Uneven, yes. But never uninteresting. DARKTOWN STRUTTERS is the type of film that you have to show to people to prove it actually exists after you describe it…..or make your best effort to.


So….why isn’t this on DVD?

The slapstick is way too silly for some, and there might well be more politically incorrect humor in this film than in any other film of the 1970’s. Which says a lot when you remember it was the decade of BLAZING SADDLES and THE BAD NEWS BEARS.

While there are a lot of familiar faces here, there’s no one with the star power of Pam Grier, Fred Williamson, or Jim Brown.


Why it should be on DVD:

This seems a must for MGM’s Soul Cinema DVD series.

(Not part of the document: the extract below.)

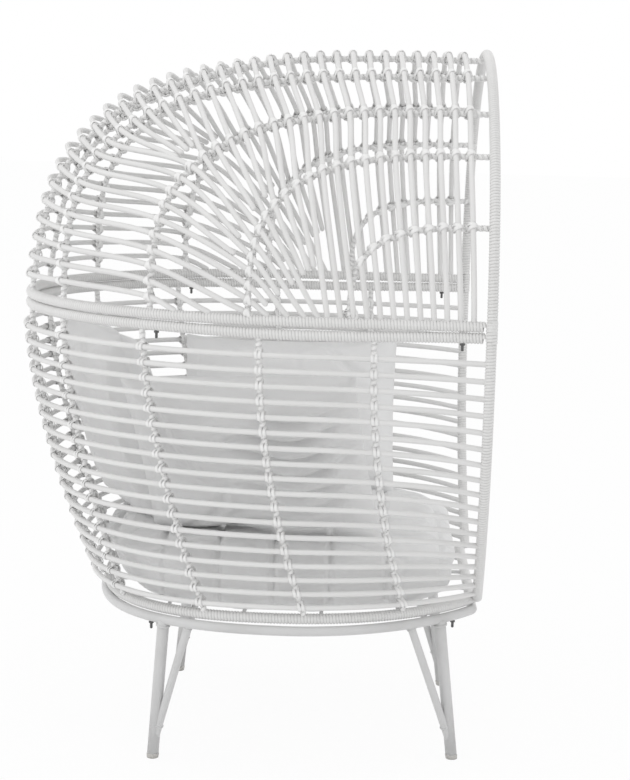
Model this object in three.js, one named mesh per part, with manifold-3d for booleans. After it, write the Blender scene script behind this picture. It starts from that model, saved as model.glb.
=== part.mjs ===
// Rattan garden armchair: a tall cocoon seat in three units that bolt together.
// A round steel stand on four braced legs carries a cane basket, and a cane hood stands on the basket.
// Millimetres. +X points out of the open front, +Z is up, and the origin is on the floor under the middle.
import * as THREE from "three";
import { mergeVertices } from "three/addons/utils/BufferGeometryUtils.js";
import Module from "manifold-3d";

const wasm = await Module();
wasm.setup();

// Overall sizes
const chairHeight = 1490;
const frontX = 485; // the arch and the front posts
const seamHeight = 937.5; // the hood stands on the basket here
const seamBendX = 115; // the sides are straight in front of this line and round behind it
const shell = { backX: -501, halfWidth: 524 }; // the canes, which pass outside the rims
const rimSetIn = { back: 13, side: 8 }; // from the canes to the middle of the wrapped rims at the seam
const gap = 0.3; // between pieces that touch

// Tubes and canes
const rimThickness = 22; // the three wrapped rims
const postThickness = 20; // the front posts of the basket and the arch of the hood
const ribThickness = 12;
const caneThickness = 12;
const strandThickness = 7; // lashing strands that run along the canes
const rowAllowance = 3.1; // and a little more where the rows bend tightly
const crossingAllowance = 3.3; // lets a straight-sided cane pass over a rib

// The stand
const standHeight = 318; // to the middle of its ring
const standThickness = 20;
const standHalfWidth = 467;
const standCentreX = 90;
const standBackX = -310;
const standFrontX = 485;
const standCorner = 25;
const standSag = 3; // the ring hangs this much below the rim between its bolts
const legThickness = 25;
const braceThickness = 18;
const capHeight = 10;
const footHalfWidth = { back: 336, front: 279 };
const footX = { back: -179, front: 451 };
const legTopX = { back: -154, front: 412 };
const braceTopX = { back: -101, front: 350 };
const braceFootHeight = 34; // where the brace runs into its leg

// The basket
const trayHalfWidth = 460; // its lower rim
const trayBackX = -303;
const trayFrontX = 481;
const trayCorner = 25;
const wallFoot = { frontX: 495, outset: 12, backOutset: 22 }; // the wall comes down outside the lower rim
const backBow = 1.7; // how late the wall draws in as it goes down: 1 is a straight cone
const frontBow = 2.6;
// Along each side, from the front post to the back
const ribTopShares = [0.18, 0.36, 0.56, 0.745, 0.897];
const ribFootShares = [0.18, 0.36, 0.53, 0.72, 0.89];
const rowCount = 18;
const firstRowDrop = 46;
const lastRowLift = 29;
const postSlant = 10.6;
const rimSag = 4; // the upper rim hangs this much below the hood between their bolts
const latticeThickness = 10;
const latticeBars = { across: 4, along: 5 };

// The hood
// The spine in side view, from the rim at the back over to the arch, as shares of its depth and its height
const spineXShares = [
  -1, -0.984, -0.968, -0.942, -0.904, -0.824, -0.717, -0.609, -0.467, -0.321, -0.116, 0.095, 0.326, 0.627,
  1.01,
];
const spineZShares = [
  0, 0.059, 0.127, 0.28, 0.442, 0.593, 0.706, 0.793, 0.863, 0.907, 0.948, 0.978, 0.993, 1, 1,
];
// Four ribs on each side, from the front one to the back one
const hoodRibFootShares = [0.718, 0.516, 0.3154, 0.1207]; // along the seam, from its back to its front
const hoodRibRiseShares = [0.368, 0.632, 0.792, 0.932]; // of the height of the arch, where each rib meets it
const hoodRibRound = 3.25; // 2 is an ellipse, more is squarer
// A fifth pair runs up the back and over the crown, where it draws together
const backRib = { backY: 129, crownY: 45, drop: 0.6 };
const backRibShares = { bend: 0.42, crown: 0.72 }; // along the spine
// The hoops stand evenly apart on the spine and on each rib, and some of them stop on the way down
const hoopCount = 33;
const hoopsOnSpine = { frontX: 434, pitch: 33, backPitch: 41.5 };
const hoopsOnRib4 = { frontX: 436, pitch: 32.7, backPitch: 34.1 };
const hoopsOnRib3 = { frontX: 437, pitch: 30.2, backPitch: 30.6 };
const hoopsOnRib2 = { frontX: 438, pitch: 30.3, backPitch: 27 };
const hoopStops = {
  beforeRib3: [19, 20, 21, 22],
  beforeRib2: [15, 17, 24, 26],
  beforeRim: [12, 13, 14, 18, 25, 28],
};
const stopShares = { rib3: 0.75, rib2: 0.8, rim: 0.6 }; // how far a short hoop gets towards the next crossing
const lastHoopOnRib2 = 29; // those behind it come down behind the foot of this rib
const frontFoot = { x: 450, pitch: 26, count: 12 }; // these feet stand side by side along the rim
const rearFootShares = [0.655, 0.628, 0.594, 0.554, 0.523, 0.437, 0.366]; // the others, along the seam

// Fasteners
const boltThickness = 6;
const boltHead = { width: 12, height: 4 };
const nut = { width: 10, height: 4 };
const boltTail = 10; // thread that sticks out of the nut
const seamBoltX = { back: -175, front: 429 };
const standBoltX = { back: -181, front: 441 };

// Cushions
const seatCushion = { height: 112, clearance: 30, corner: 60, crown: 14, crownRound: 2.5 };
const seatWidenShares = { front: 1.05, back: 1.2 }; // how much wider its top is than its underside
// Its section, from the underside out and round to the middle of the top: shares of its reach and its height
const seatReachShares = [0.93, 0.985, 1, 0.983, 1, 0.98, 0.93, 0.8, 0.62, 0.44, 0.26, 0.1];
const seatRiseShares = [0, 0.1, 0.3, 0.52, 0.74, 0.9, 0.97, 1, 1, 1, 1, 1];
const seatTufts = { across: 3, deep: 3, depth: 16, width: 60 };
const sidePillow = { width: 490, height: 390, thickness: 145 };
const backPillow = { width: 450, height: 434, thickness: 140 };
const pillowShares = { drawnIn: 0.09, seam: 0.1, slope: 0.28 }; // of its half width, thickness and fullness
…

It’s downright puzzling to me that it hasn’t been released as part of that series yet when several other lesser known films have (AMAZING GRACE, for example).

Fans of I'M GONNA GIT YOU SUCKA and UNDERCOVER BROTHER would love this film, which is more over the top than either.

In addition to Parks’ winning performance, there’s opportunities to see a lot of familiar TV faces on the big screen, including Raymond Allen (Woody on SANFORD AND SON and Ned the Wino on GOOD TIMES), Zara Cully (THE JEFFERSONS), Alvin Childress (AMOS N’ ANDY) and Roger E. Mosley (MAGNUM P.I.).

How many 1975 films addressed police brutality (by L.A. cops no less), cloning, abortion and the exploitation of minority voters? Clearly ahead of its time underneath the surrealism.

To sum it up: this film is too unique not to be on DVD. And a great litmus test for anyone's sense of humor.